L’antifona d’ingresso della Messa di questa terza domenica d’Avvento si apre con queste parole di san Paolo ai Filippesi (4, 4), che ritroviamo nella seconda lettura:
Rallegratevi sempre nel Signore; ve lo ripeto, rallegratevi.
Sono espressioni che riecheggiano l’annuncio profetico di Sofonia 3, 14 s:
Rallègrati, figlia di Sion,
grida di gioia, Israele,
esulta e acclama con tutto il cuore,
figlia di Gerusalemme!
Questi verbi all’imperativo, se ci riflettiamo, sembrano un po’ strani… Pare come se il Signore ci comandasse di essere gioiosi… Magari lo fossimo – potremmo rispondere noi!

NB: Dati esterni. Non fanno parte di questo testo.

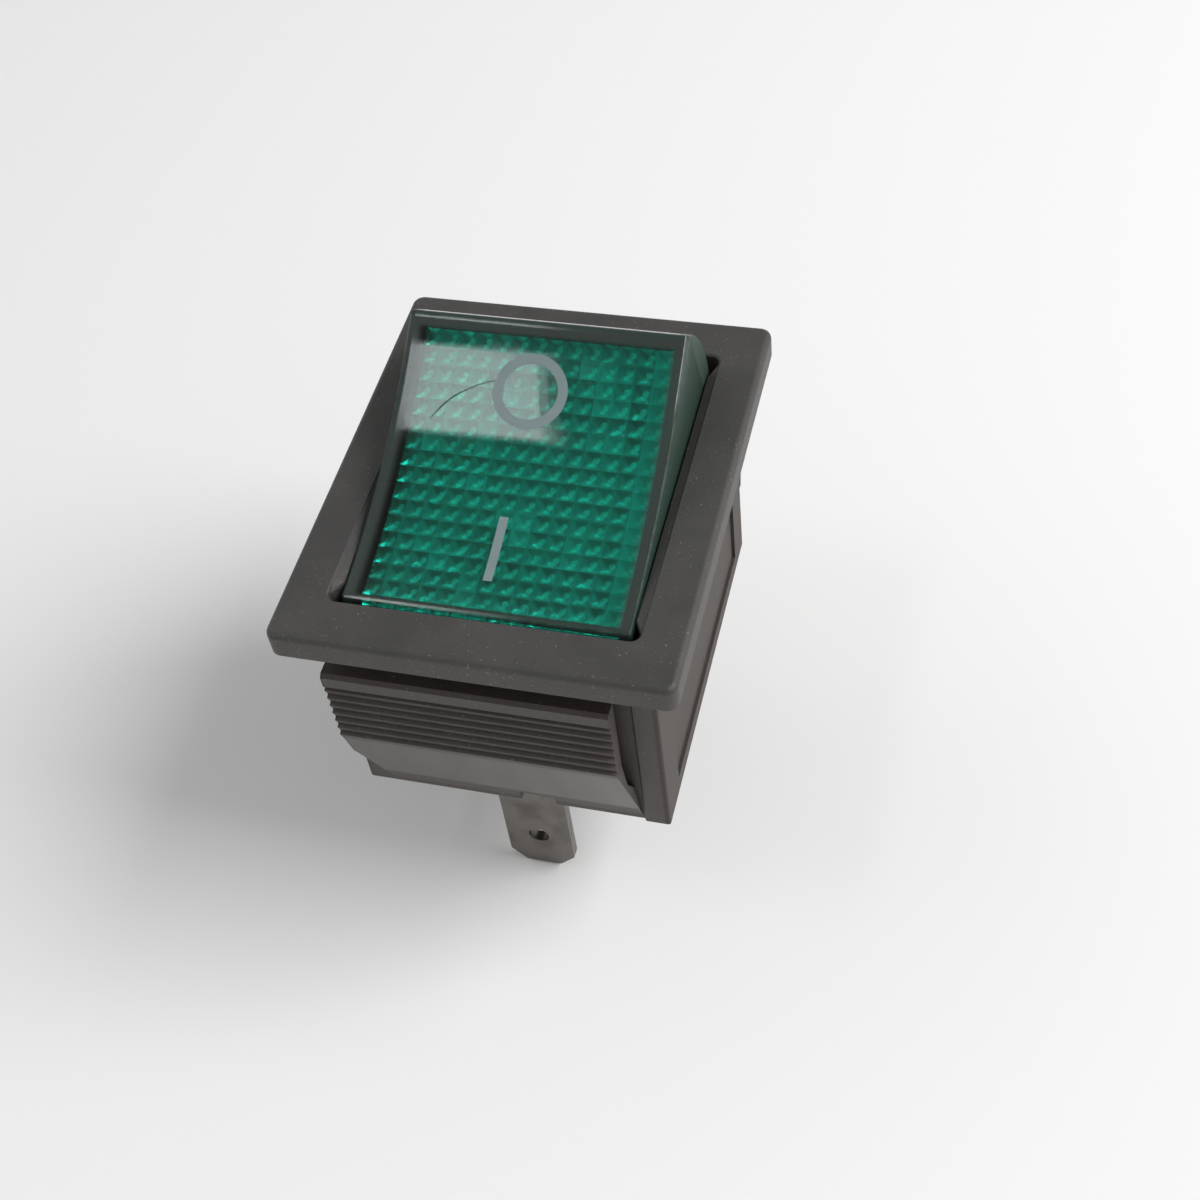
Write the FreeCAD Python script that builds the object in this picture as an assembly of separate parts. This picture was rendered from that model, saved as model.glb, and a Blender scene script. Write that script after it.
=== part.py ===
import FreeCAD, Part
import math
import os

# A lit panel rocker switch. Millimetres. The origin is the middle of the plane on which the bezel
# seats on the panel. +Z points out of the panel, X runs across the switch and Y along the rocking
# direction. The I end of the rocker is at -Y and is pressed; the O end at +Y stands up.

# Bezel and the opening in it
BEZEL_WIDTH = 25.5
BEZEL_LENGTH = 31.0
BEZEL_HEIGHT = 2.1
BEZEL_CORNER = 0.8
BEZEL_EDGE_ROUND = 0.45
BEZEL_UNDER_BEVEL = 0.2
OPENING_LENGTH = 24.4
OPENING_CORNER = 0.6
OPENING_EDGE_BEVEL = 0.12

# Box that hangs behind the panel
SIDE_WALL = 0.85
END_WALL = 0.55
END_STEP = 0.2
BODY_DEPTH = 16.8
BODY_CORNER = 0.35
FLOOR = 1.6
POST_WIDTH = 1.75
POST_RISE = 0.2

# Plain label field sunk into both long sides
LABEL_LENGTH = 19.6
LABEL_TOP = -3.2
LABEL_BOTTOM = -15.5
LABEL_SINK = 0.22

# Snap wings on both short ends
WING_GAP = 0.9
WING_THICKNESS = 0.95
WING_FLUSH_SIDE = 0.25
WING_OPEN_SIDE = 2.55
WING_SPREAD = 0.8
WING_TOP = -2.6
WING_LIP = 1.4
RIB_COUNT = 7
RIB_PITCH = 0.8
RIB_DEPTH = 0.25
WING_FOOT = 0.4
WING_ROOT = 3.2
WING_CORNER_CUT = 2.0
WING_CORNER_CUT_HEIGHT = 4.4
FOOT_NOTCH_PLACE = 1.5
FOOT_NOTCH_WIDTH = 2.4
FOOT_NOTCH_HEIGHT = 1.1
FOOT_NOTCH_DEPTH = 0.8

# Rocker: its ends are arcs about the pivot, and its top is hollowed by one wide arc
PIVOT_Z = -0.9
TILT = 21.0
ROCKER_WIDTH = 18.3
ROCKER_SIDE_GAP = 0.65
END_RADIUS = 11.75
CORNER_ANGLE = 33.6
RIM_ANGLE = 10.0
TOP_SAG = 1.35
LENS_TOP = 1.4
LENS_SIDE = 0.95
LENS_END = 1.0
LENS_EDGE_BEVEL = 0.25
PRISM_COLUMNS = 14
PRISM_ROWS = 16
PRISM_BORDER = 0.85
PRISM_HEIGHT = 0.65
PRISM_ROOT = 0.06

# Carrier that the lens clips onto
SEAT_GAP = 0.05
CARRIER_FLOOR_TOP = -1.4
CARRIER_FLOOR = 1.0
CARRIER_HALF_LENGTH = 8.5
CARRIER_WALL = 0.9
CARRIER_SIDE_TOP = 1.7
CARRIER_END_TOP = 0.3
TRUNNION_RADIUS = 1.25
RUNNING_GAP = 0.06
TRUNNION_END_GAP = 0.1
NOTCH_GAP = 0.15
TUBE_RADIUS = 2.4
TUBE_BORE = 1.6
TUBE_BOTTOM = -6.4
TUBE_TOP = 1.9
TUBE_CAP = 0.8

# Plunger and its spring, in the carrier's tube
PLUNGER_REACH = 9.5
PLUNGER_GAP = 0.08
PLUNGER_HEAD = -2.6
PLUNGER_SPRING_WIRE = 0.3
PLUNGER_SPRING_RADIUS = 1.1
PLUNGER_SPRING_TURNS = 4
COIL_STEPS = 11
WIRE_SIDES = 6

# Contact bar that rocks on the middle terminal
BAR_TILT = 8.0
BAR_THICKNESS = 0.6
BAR_WING_ANGLE = 20.5
BAR_WING = 4.2
BAR_HALF_LENGTH = 9.0
BAR_HALF_WIDTH = 3.1
BAR_NECK_HALF_WIDTH = 2.5
BAR_NECK_HALF_LENGTH = 0.95
BAR_END_ROUND = 1.0
PLUNGER_TIP_GAP = 0.27
CONTACT_PLACE = 6.8

# Contact rivets
RIVET_RADIUS = 1.5
RIVET_HEIGHT = 0.7
RIVET_BEVEL = 0.2
RIVET_SHANK = 0.8
RIVET_TAIL_RADIUS = 1.2
RIVET_TAIL = 0.25
CONTACT_GAP = 0.06

# Terminals: flat tabs in line, wide across the switch
TAB_WIDTH = 4.75
TAB_THICKNESS = 0.8
TAB_PITCH = 10.2
TAB_TIP = -28.4
TAB_TAPER = 1.3
TAB_TAPER_HEIGHT = 1.4
TAB_HOLE_RADIUS = 0.75
TAB_HOLE_FROM_TIP = 3.8
TAB_EDGE_BEVEL = 0.2
SHOULDER_WIDTH = 6.6
SHOULDER_HEIGHT = 1.2
SLOT_GAP = 0.06
SLOT_RELIEF = 0.4
SLOT_RELIEF_MARGIN = 1.0
EAR_WIDTH = 0.9
EAR_GAP = 0.25
EAR_HEIGHT = 1.6
FULCRUM_GAP = 0.05
FLANGE_REACH = 4.4
FLANGE_BEND = 0.5
STOP_GAP = 0.12
STOP_HALF_WIDTH = 2.0
STOP_LENGTH = 2.0

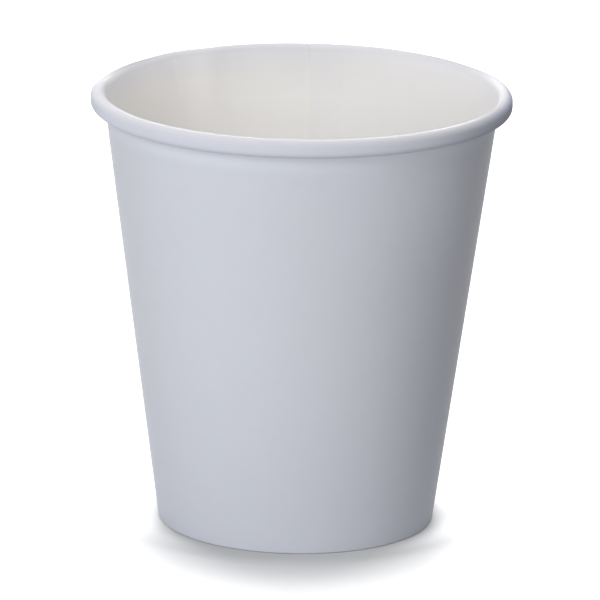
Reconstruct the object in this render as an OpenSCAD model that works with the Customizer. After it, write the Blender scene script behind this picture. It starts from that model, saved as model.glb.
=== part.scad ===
// Paper hot-drink cup: one wrapped and sealed sidewall with a rolled rim, and a pressed-in bottom.
// Origin: centre of the foot, on the table. +Z runs up the cup's axis, +Y points to the side seam.

/* [Cup] */
// Outer diameter over the rolled rim
rim_d = 90; // [84:0.5:96]
// Height from the table to the top of the rim
cup_h = 94.2; // [80:0.1:115]
// Outer diameter of the wall at the table
base_d = 59.2; // [52:0.1:64]

/* [Board] */
// Thickness of the sidewall's board
wall_t = 0.35; // [0.25:0.01:0.45]
// Thickness of the bottom's board
disc_t = 0.3; // [0.25:0.01:0.4]
// Gap left at each glued face between the bottom's skirt and the sidewall
seal_gap = 0.02; // [0.01:0.01:0.05]

/* [Rim curl] */
// Width of the curl across its top
curl_w = 3.12; // [2.8:0.02:3.6]
// Height of the curl
curl_h = 3.96; // [3.6:0.02:4.6]
// Length of the raw edge tucked up inside the curl
curl_tuck = 0.5; // [0.2:0.1:0.7]
// Board thickness lost where the curl closes on the wall
curl_nip = 0.1; // [0.06:0.01:0.15]

/* [Side seam] */
// Angle of the raw edge inside the cup, from the back towards +X
seam_a = 2.2; // [0:0.1:20]
// Width of the lap at the rim
lap_w = 7.4; // [6:0.1:10]
// Board thickness lost where the lap is heated and pressed
lap_press = 0.1; // [0.08:0.01:0.14]

/* [Bottom] */
// Height of the bottom's upper face above the table
floor_h = 8; // [7:0.1:12]
// Height of the hem that is folded up inside the foot
hem_h = 6.2; // [4:0.1:6.4]
// Inside radius of the fold at the foot
foot_r = 0.05; // [0.03:0.01:0.1]
// Inside radius where the bottom turns down into its skirt
skirt_r = 0.4; // [0.2:0.05:0.8]
// Clearance between the skirt's raw edge and the fold
skirt_clear = 0.2; // [0.1:0.05:0.5]
// Clearance between the bottom's upper face and the seam's inner layer
lap_clear = 0.2; // [0.1:0.05:0.5]

/* [Hidden] */
$fn = 128;
board_white = [0.93, 0.93, 0.94];
board_cream = [0.93, 0.91, 0.87];
across = [1, 0];

rim_r = rim_d / 2;
base_r = base_d / 2;

// A straight run ends this far inside the arc that it meets, so that the two always join.
knit = 0.0002;

// The curl rolls outwards and down over two arcs. The first is centred at curl_c.
curl_r = curl_w / 2;
curl_c = [rim_r - curl_r, cup_h - curl_r];

// The wall leans so that its outer face starts at the foot and its inner face runs into the curl.
reach = curl_c - [base_r, 0];
lean = atan2(reach[0], reach[1]) - asin((curl_r - wall_t) / norm(reach));
up_wall = [sin(lean), cos(lean)];
out_wall = [cos(lean), -sin(lean)];

// The curl's second arc comes back under the first and closes on the wall.
under_room = (rim_r - base_r) * cos(lean) - (cup_h - curl_h) * sin(lean) + curl_nip;
under_r = under_room / (1 + cos(lean) + sin(lean));
under_c = [rim_r - under_r, cup_h - curl_h + under_r];

// The fold at the foot wraps the skirt: wall, glue, skirt, glue, hem.
fold_r = foot_r + wall_t;
skirt_depth = wall_t + seal_gap;
hem_depth = skirt_depth + disc_t + seal_gap;
skirt_foot = wall_t + skirt_clear;

// The lap lies between two raw edges, one inside the cup and one outside.
inner_edge_a = 90 - seam_a;
lap_a = lap_w / (curl_c[0] - curl_r) * 180 / PI;
outer_edge_a = inner_edge_a - lap_a;
lap_foot = floor_h + lap_clear;
lap_crest = curl_c[0] + curl_r / 2;
wedge_r = rim_d;

// Point at height z that lies the given depth inside the wall's outer face.
function wall_point(depth, z) = [base_r + (z * sin(lean) - depth) / cos(lean), z];

// Centres of the fold's two arcs, at the wall and at the hem.
fold_c = wall_point(fold_r, fold_r);
hem_c = wall_point(hem_depth + wall_t - fold_r, fold_r);

// Disc of the given radius about a centre.
module disc_at(centre, r) {
    translate(centre)
        circle(r = r);
}

// Room inside the curl: the tucked edge leaves a step where it ends beside the wall.
module curl_hollow() {
    top_r = curl_r - wall_t;
    low_r = under_r - wall_t;
    tuck_start = under_c - (low_r - knit) * out_wall;
    tuck_end = tuck_start + curl_tuck * up_wall;
    polygon([
        curl_c + (top_r - knit) * across,
        under_c + (low_r - knit) * across,
        tuck_start,
        tuck_end,
        wall_point(0, tuck_end[1]),
        curl_c - (top_r - knit) * out_wall
    ]);
    disc_at(under_c, low_r);
    intersection() {
        disc_at(curl_c, top_r);
        translate([0, tuck_end[1]])
            square([rim_r, curl_h]);
    }
}

// Slot between the wall and the hem, where the bottom's skirt is held.
module skirt_slot() {
    polygon([
        wall_point(wall_t, hem_h),
        wall_point(wall_t, wall_t),
        wall_point(hem_depth, wall_t),
        wall_point(hem_depth, hem_h)
    ]);
}

// The board in section: hem, fold at the foot, wall and rolled rim, in one piece.
module board_section() {
    difference() {
        union() {
            polygon([
                fold_c + (fold_r - knit) * out_wall,
                wall_point(0, under_c[1]),
                under_c + (under_r - knit) * across,
                curl_c + (curl_r - knit) * across,
                curl_c - (curl_r - knit) * out_wall,
                wall_point(wall_t, hem_h),
                wall_point(hem_depth + wall_t, hem_h),
                hem_c - (fold_r - knit) * out_wall,
                [hem_c[0], 0],
                [fold_c[0], 0]
            ]);
            disc_at(curl_c, curl_r);
            disc_at(under_c, under_r);
            disc_at(fold_c, fold_r);
            disc_at(hem_c, fold_r);
        }
        curl_hollow();
        skirt_slot();
    }
}

// Straight board that lies the given depth inside the wall's outer face, between two heights.
module along_wall(depth, thick, low, high) {
    polygon([
        wall_point(depth, low),
        wall_point(depth, high),
        wall_point(depth + thick, high),
        wall_point(depth + thick, low)
    ]);
}

// Upright wedge about the cup's axis, between two angles.
module wedge(from, to) {
    translate([0, 0, -cup_h])
        linear_extrude(height = 3 * cup_h)
            polygon([
                [0, 0],
                wedge_r * [cos(from), sin(from)],
                wedge_r * [cos(to), sin(to)]
            ]);
}

// One layer of the lap: the same board, slid round from the ruling where it leaves the wall
// until its free edge stands clear. side is -1 towards the axis and +1 away from it.
module lap_layer(leave_a, edge_a, side) {
    slide = side * (wall_t - lap_press) / sin(edge_a - leave_a);
    intersection() {
        rotate([0, 0, leave_a])
            translate([0, slide, 0])
                rotate([0, 0, -2 * lap_a])
                    rotate_extrude(angle = 4 * lap_a)
                        children();
        wedge(min(leave_a, edge_a), max(leave_a, edge_a));
    }
}

// Wrapped board with its lapped seam, rolled rim and folded foot.
module sidewall() {
    color(board_white)
        union() {
            rotate_extrude()
                board_section();
            // The end that lies inside shows its raw edge up the wall and over the rim.
            lap_layer(outer_edge_a, inner_edge_a, -1)
                intersection() {
                    board_section();
                    translate([0, lap_foot])
                        square([lap_crest, cup_h]);
                }
            // The end that lies outside shows its raw edge up the back of the cup.
            lap_layer(inner_edge_a, outer_edge_a, 1)
                along_wall(0, wall_t - lap_press, fold_r, under_c[1]);
            // Folded up inside the foot, that end lies innermost.
            lap_layer(inner_edge_a, outer_edge_a, -1)
                along_wall(hem_depth, wall_t, fold_r, hem_h);
        }
}

// Everything below a round plate whose edge turns down parallel to the wall.
module turned_plate(depth, turn_r, top, low) {
    turn_c = wall_point(depth + turn_r, top - turn_r);
    disc_at(turn_c, turn_r);
    polygon([
        [0, low],
        wall_point(depth, low),
        turn_c + (turn_r - knit) * out_wall,
        [turn_c[0], top],
        [0, top]
    ]);
}

// Round bottom with its edge turned down into a skirt, held between the wall and the hem.
module bottom_disc() {
    color(board_cream)
        rotate_extrude()
            difference() {
                turned_plate(skirt_depth, skirt_r + disc_t, floor_h, skirt_foot);
                turned_plate(skirt_depth + disc_t, skirt_r, floor_h - disc_t, 0);
            }
}

sidewall();
bottom_disc();
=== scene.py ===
import math
import bpy
import numpy as np
from mathutils import Matrix, Vector


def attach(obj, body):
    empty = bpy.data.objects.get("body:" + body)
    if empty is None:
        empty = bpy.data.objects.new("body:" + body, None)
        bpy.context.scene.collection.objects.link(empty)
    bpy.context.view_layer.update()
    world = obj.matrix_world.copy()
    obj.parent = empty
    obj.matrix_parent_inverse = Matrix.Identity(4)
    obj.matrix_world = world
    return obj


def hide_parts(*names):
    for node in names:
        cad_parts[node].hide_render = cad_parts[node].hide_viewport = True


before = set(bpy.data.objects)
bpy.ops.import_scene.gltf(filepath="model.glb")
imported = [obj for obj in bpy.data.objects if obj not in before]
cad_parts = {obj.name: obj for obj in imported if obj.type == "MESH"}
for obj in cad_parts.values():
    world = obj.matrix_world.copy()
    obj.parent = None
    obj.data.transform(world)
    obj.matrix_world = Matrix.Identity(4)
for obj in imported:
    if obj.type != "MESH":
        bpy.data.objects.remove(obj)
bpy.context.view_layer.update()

# The cup's own sizes in millimetres and degrees, as in the part's source
MM = 0.001
RIM_D = 90.0
CUP_H = 94.2
BASE_D = 59.2
WALL_T = 0.35
DISC_T = 0.3
SEAL_GAP = 0.02
CURL_W = 3.12
CURL_H = 3.96
CURL_TUCK = 0.5
SEAM_A = 2.2
LAP_W = 7.4
LAP_PRESS = 0.1
FLOOR_H = 8.0
HEM_H = 6.2
FOOT_R = 0.05
SKIRT_R = 0.4
SKIRT_CLEAR = 0.2
LAP_CLEAR = 0.2

# The curl closes on the wall with this much air, and heights are told apart with this much slack
CURL_AIR = 0.01
SLACK = 0.01

# What follows from those sizes, by the same steps as in the part's source
RIM_R = RIM_D / 2
BASE_R = BASE_D / 2
ACROSS = np.array([1.0, 0.0])
CURL_R = CURL_W / 2
CURL_C = np.array([RIM_R - CURL_R, CUP_H - CURL_R])
REACH = CURL_C - [BASE_R, 0]
LEAN = math.atan2(REACH[0], REACH[1]) - math.asin((CURL_R - WALL_T) / np.linalg.norm(REACH))
UP_WALL = np.array([math.sin(LEAN), math.cos(LEAN)])
OUT_WALL = np.array([math.cos(LEAN), -math.sin(LEAN)])
UNDER_ROOM = (RIM_R - BASE_R) * math.cos(LEAN) - (CUP_H - CURL_H) * math.sin(LEAN) - CURL_AIR
UNDER_R = UNDER_ROOM / (1 + math.cos(LEAN) + math.sin(LEAN))
UNDER_C = np.array([RIM_R - UNDER_R, CUP_H - CURL_H + UNDER_R])
FOLD_R = FOOT_R + WALL_T
SKIRT_DEPTH = WALL_T + SEAL_GAP
HEM_DEPTH = SKIRT_DEPTH + DISC_T + SEAL_GAP
INNER_EDGE_A = 90 - SEAM_A
LAP_A = math.degrees(LAP_W / (CURL_C[0] - CURL_R))
OUTER_EDGE_A = INNER_EDGE_A - LAP_A
LAP_STEP = WALL_T - LAP_PRESS
LAP_FOOT = FLOOR_H + LAP_CLEAR

# Points along the runs of the wall's section, and of the bottom's
STRAIGHT_POINTS = 2
KNURL_POINTS = 6
HEM_FOLD_POINTS = 5
FOLD_POINTS = 6
FOOT_POINTS = 4
WALL_POINTS = 18
CURL_POINTS = 20
UNDER_POINTS = 18
FLAT_POINTS = 24
BEND_POINTS = 10
SKIRT_POINTS = 5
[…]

Ma se uno è nella tristezza, nell’angoscia… come puoi pretendere che se ne cavi fuori da sé e che addirittura si metta ad esultare?
Evidentemente qui non siamo di fronte a dei comandamenti. Se lo fossero creerebbero angoscia e non letizia: uno già sta male di suo e poi dovrebbe anche sentirsi in colpa perché non gioisce!
Si innescherebbe poi anche una pericolosa ipocrisia. Paolo dice:
La vostra amabilità sia nota a tutti.
E così potremmo cadere nella tentazione di mostrarci “amabili”, cioè lieti e benevoli all’esterno, senza però esserlo nel cuore, giacché – come si dice – “al cuor non si comanda”. La “finzione della gioia” è una cosa veramente… triste!
È chiaro che la Parola di Dio non ci invita all’ipocrisia. Le parole di Paolo – come quelle di Sofonia – sono un’esortazione a trovare nella nostra vita i motivi per rallegrarci. Ed il motivo è chiaro:
Il Signore è vicino!
L’Avvento è il tempo della gioia perché ci mostra che possiamo trovare Dio, giacché è Dio stesso che, in Cristo Gesù, viene a cercarci.
Le parole del profeta Sofonia si sono realizzate pienamente quando il Figlio di Dio si è fatto uomo:
Il Signore, tuo Dio, è in mezzo a te,
Gesù è davvero l’Emmanuele, il Dio con noi, Dio in mezzo a noi! Egli
è un salvatore potente.
Da cosa ci salva? Dall’angoscia, dalla disperazione, dal fallimento delle nostre vite. Dio ci aveva creati per la felicità e ci aveva indicato la strada per raggiungerla; ma noi abbiamo preferito fare di testa nostra. E abbiamo fallito. Guardiamoci intorno e vedremo, nel mondo che ci circonda, i segni chiari di questo fallimento. E questo fallimento ha un nome proprio: si chiama “peccato”.
Dio avrebbe potuto abbandonarci alla nostra disperazione, al nostro inferno: ce lo saremmo meritati. E invece è venuto in nostro soccorso: ha mandato il suo Figlio a salvarci. Possiamo presentare a lui le nostre necessità, perché egli ha cura di noi. Così il cuore e la mente saranno custoditi dalla pace di Dio.
Tutto sta ad accogliere questa salvezza, ad accogliere il Signore che viene. Egli viene per tutti, ci ha detto il Vangelo. Nessuna categoria di persone è esclusa dalla salvezza: persino i più grandi peccatori, i pubblicani, i soldati, vanno da Giovanni Battista e si preparano ad accogliere Gesù.
Ricevono un insegnamento semplice:
Chi ha due tuniche, ne dia una a chi non ne ha; e chi ha da mangiare faccia altrettanto… Non esigete nulla più di quanto vi è stato fissato… Non maltrattate e non estorcete niente a nessuno.
Qui sì che siamo posti davanti a dei comandamenti! Ma sono comandamenti semplici: condividere i beni elementari (il cibo e il vestito), conservare per sé solo il necessario – in altri termini: rendere concreto l’amore per il prossimo; essere onesti nell’esercizio del proprio lavoro, non abusare del potere.
Se anche noi mettiamo concretamente in pratica questo insegnamento, se ci apriamo con fiducia alla salvezza che viene da Dio, il Signore verrà anche nella nostra vita e ce ne accorgeremo dai frutti di amore e di gioia che sbocceranno in noi.